** Start **
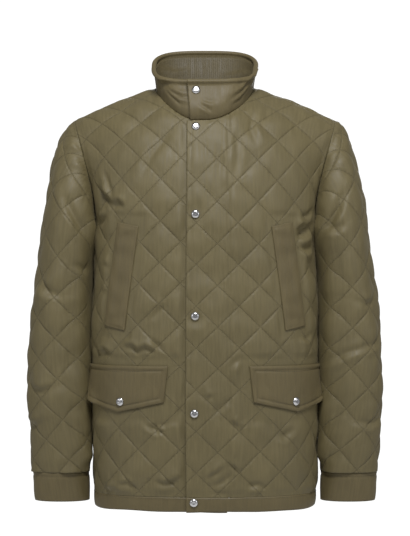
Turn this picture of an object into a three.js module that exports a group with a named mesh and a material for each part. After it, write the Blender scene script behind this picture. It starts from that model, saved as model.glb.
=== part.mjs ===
// A hip-length quilted jacket, filled out and buttoned up as if worn, with nobody in it.
// Every piece of cloth starts as a flat pattern piece, as a maker cuts it: a point of the cloth is
// (across, up) in millimetres along the weave, and one function wraps it round the figure.
// x points to the wearer's left, y to the back and z up. The origin is the middle of the neck
// opening, level with the top of the shoulder seams, where the jacket hangs on its wearer.
import * as THREE from "three";

// Driving dimensions, mm.
const HEM_Z = -728; // bottom edge below the top of the shoulder
const CHEST_Z = -255; // bottom of the armholes
const BAND_HEIGHT = 25; // hem band
const BODY_SQUARENESS = 2.7; // 2 is an ellipse, more is boxier
const NECK_HALF = 87; // half the width between the tops of the shoulder seams
const SHOULDER_HALF = 229; // half the width between the shoulder tips
const SHOULDER_SLOPE = 0.4; // drop for each mm outwards
const SHOULDER_ARCH = 4; // how far the shoulder seam rises over a straight line
const RIDGE_Y = 8; // how far behind the origin the shoulder seams run
const RIDGE_TILT = 0.2; // how steeply the cloth still rises where it meets the shoulder seam
const EASE = 1.09; // cloth length from chest to shoulder over the straight line
const FRONT_NECK_SHARE = 0.56; // where the front neckline crosses the centre, as a share of that cloth
const BACK_NECK_SHARE = 0.87;
const FLY_LAP = 31; // the wearer's left front passes the centre by this much
const FLY_STITCH = 40; // the line of stitches that holds the fly, past the centre
const FLY_STEP = 4.2; // how far the lapping front stands off the one below
const FLY_FADE = 34; // and comes back to it over this distance past the fly's stitches
const UNDERLAP = 37; // the wearer's right front runs on this far under the other one
const SEAM_GAP = 0.3;

const CLOTH = 2.5; // shell, thin wadding and lining pressed together at a stitch line
const PUFF = 4.2; // how far the middle of a diamond stands out
const DIAMOND = 70; // width and height of one quilted diamond
const SEAM_PRESS = 16; // the wadding thins out over this distance from a seam
const OUTER_CELL = DIAMOND / 4;
const FRAME_STEP = 0.5; // half the distance over which directions on the cloth are measured

// Torso, from the hem up: height, half width, depth of the front and of the back from the middle.
const torsoSections = [
  { z: -728, half: 193, front: 141, back: 126 },
  { z: -650, half: 196, front: 146, back: 130 },
  { z: -550, half: 198.5, front: 150, back: 132 },
  { z: -450, half: 198, front: 149, back: 131 },
  { z: -350, half: 195.5, front: 145, back: 130 },
  { z: -255, half: 191, front: 140, back: 130 },
  { z: -200, half: 190, front: 137, back: 130 },
];

// Sleeve, from the hand up: height, x of its outer and inner side, middle and half depth.
const sleeveSections = [
  { z: -724, outer: 296, inner: 201, middle: -28, depth: 37 },
  { z: -675, outer: 299.5, inner: 202, middle: -27, depth: 42 },
  { z: -600, outer: 304, inner: 202.5, middle: -22, depth: 52 },
  { z: -500, outer: 307.5, inner: 202.5, middle: -14, depth: 64 },
  { z: -400, outer: 303.5, inner: 202.5, middle: -4, depth: 74 },
  { z: -330, outer: 294, inner: 202.5, middle: 1, depth: 80 },
  { z: -290, outer: 290, inner: 203, middle: 2, depth: 82 },
];
const SLEEVE_SQUARENESS = 2.2;
const CUFF_TOP_Z = -670;
const CUFF_BOTTOM_Z = -720;
const CUFF_WALL = 3;
const BICEP_Z = -330; // above this the sleeve bends in to the armhole
const TIP_PULL = 0.5; // how strongly the sleeve keeps the direction it leaves the shoulder's tip in
const UNDERARM_PULL = 0.8; // and the same at the underarm
const HEAD_DROOP = 10; // degrees that the sleeve turns down from the shoulder's slope at its tip
const UNDERARM_FOLD = 180; // degrees that it turns at the underarm, where it hangs beside the body
const FOLD_FROM = 0.04; // shares of the half armhole between which that turn happens
const FOLD_TO = 0.97;
const ARMHOLE_GAP = 0.75; // between the armhole's edge and the sleeve
const UNDERARM_CLEAR = 3.2; // how far the sleeve stands off the body under the arm

// Armhole scoops on the pattern pieces: innermost point and underarm.
const frontArmhole = { inmost: 232, bend: 70, underarm: -3 };
const backArmhole = { inmost: 218, bend: 95, underarm: -3 };

// Collar: a standing band whose top edge lies in a tilted plane.
const COLLAR_RIM = { half: 91, front: -80, back: 60, squareness: 3.1, level: 44, tilt: 0.468 };
const COLLAR_ROLL = 4.2; // radius of its rolled top edge
const COLLAR_WALL = 2.2;
const COLLAR_OVER = 31; // how far past the centre its upper end reaches at the neck seam
const COLLAR_UNDER = 15; // and its lower end, the other way
const END_SPREAD = 1.25; // how much wider the rim's ends lie past the centre than the rest of it
const COLLAR_STEP = 9.6; // how far the rim of the upper end stands off the lower one
const COLLAR_TUCK = 1.5; // how deep the collar starts inside the neckline
const COLLAR_LAP = 5; // how far its upper end stands off the neck seam, to clear the lower one
const COLLAR_LEAN = 62; // degrees it turns up from the cloth at the neck seam
const COLLAR_FLARE = 0.12; // outward part of its direction at the rim
const COLLAR_STATION = 14; // distance between the rings of its mesh
const FACING_WALL = 1.2;
const FACING_GAP = 0.4;
const FACING_INSET = 2; // the facing ends this far short of where the collar overlaps itself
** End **
# [WORK INSTRUCTIONS]
Only the lines from the beginning of the material above through the line with "import * as" are wanted; extract them exactly.

# [TASK RESPONSE]
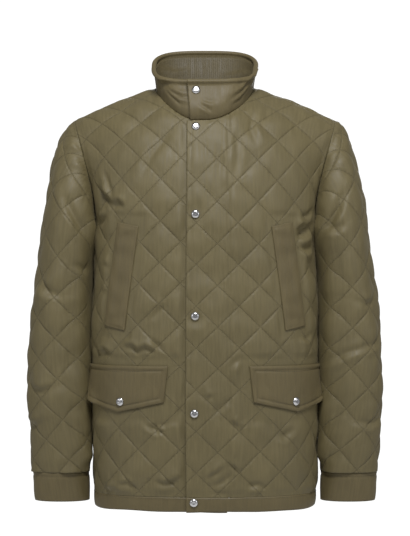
Turn this picture of an object into a three.js module that exports a group with a named mesh and a material for each part. After it, write the Blender scene script behind this picture. It starts from that model, saved as model.glb.
=== part.mjs ===
// A hip-length quilted jacket, filled out and buttoned up as if worn, with nobody in it.
// Every piece of cloth starts as a flat pattern piece, as a maker cuts it: a point of the cloth is
// (across, up) in millimetres along the weave, and one function wraps it round the figure.
// x points to the wearer's left, y to the back and z up. The origin is the middle of the neck
// opening, level with the top of the shoulder seams, where the jacket hangs on its wearer.
import * as THREE from "three";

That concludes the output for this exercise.